経文に「如来の秘密の神通力」とある。また中間(注:本からすでに時が経過している期間、あるいはその期間についての文のこと)の文に「あるいは自身の身を示し、あるいは他の身を示し、あるいは自分のことを示し、あるいは他人のことを示す」とある。すなわちこれは形を十法界に現わして、あらゆる姿となることである。本においても同様である。これは本神通妙である。
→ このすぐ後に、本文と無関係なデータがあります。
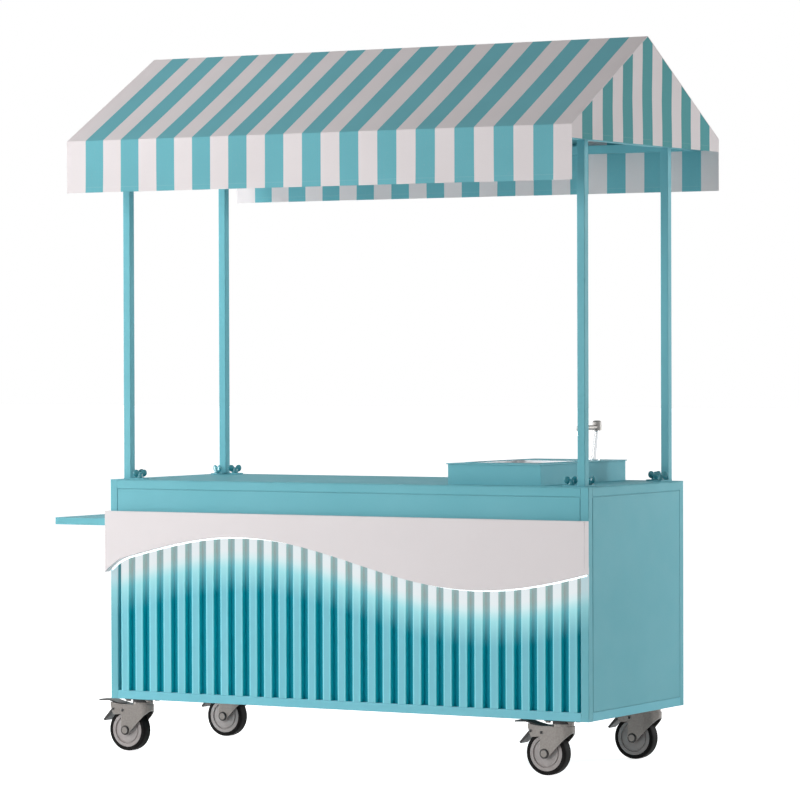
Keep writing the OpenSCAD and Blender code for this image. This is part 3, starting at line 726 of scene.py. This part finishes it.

経文に「この多くの菩薩たちは、すべて私が教化した者たちであり、仏道に対する大いなる心を起こさせたのである。今、すべては退くことのない位にあり、私の道の教えを修学している」とある。また中間の文に「あるいは自分のことを説き、あるいは他人のことを説く」とある。本においても同様である。これは本説法妙である。

経文に「この多くの菩薩たちは、身体はみな金色であり、下方の空中に住む。これらは私の子である。私は久遠の昔から今まで、彼らを教化した」とある。これは本眷属妙である。

経文に「またこれを涅槃に入ると言う。このようなことはみな方便によって分別する」とある。また「今、本当に滅度することではないが、まさに滅度すると説く」とある。過去からの仏と衆生の縁が尽きれば、滅度すると説く。中間にすでに涅槃を称えるのであれば、本もまた同様である。すなわち本涅槃妙である。

経文に「あらゆる所に自分の名前の不同、年齢の大小を説く」とある。「年齢」とは寿命のことであり、「大小」とは長短、常、無常のことである。中間にすでにこのことがあれば、本の寿命もまた同じである。すなわち本寿命妙である。

経文に「また方便をもって微妙の教えを説き、よく衆生歓喜の心を起こさせる」とある。これは中間の利益である。また「仏の寿命の劫数が非常に長いことはこのようなことであると説くことを聞いて、数えきれないほどの衆生は大いに利益を得た」とある。これは迹門の中の利益である。迹門と中間とすでにこのようであるならば、本もまた同様である。すなわちこれは本利益妙である。

このように、十種の根拠は経典によることであり、人によって造られたものではない。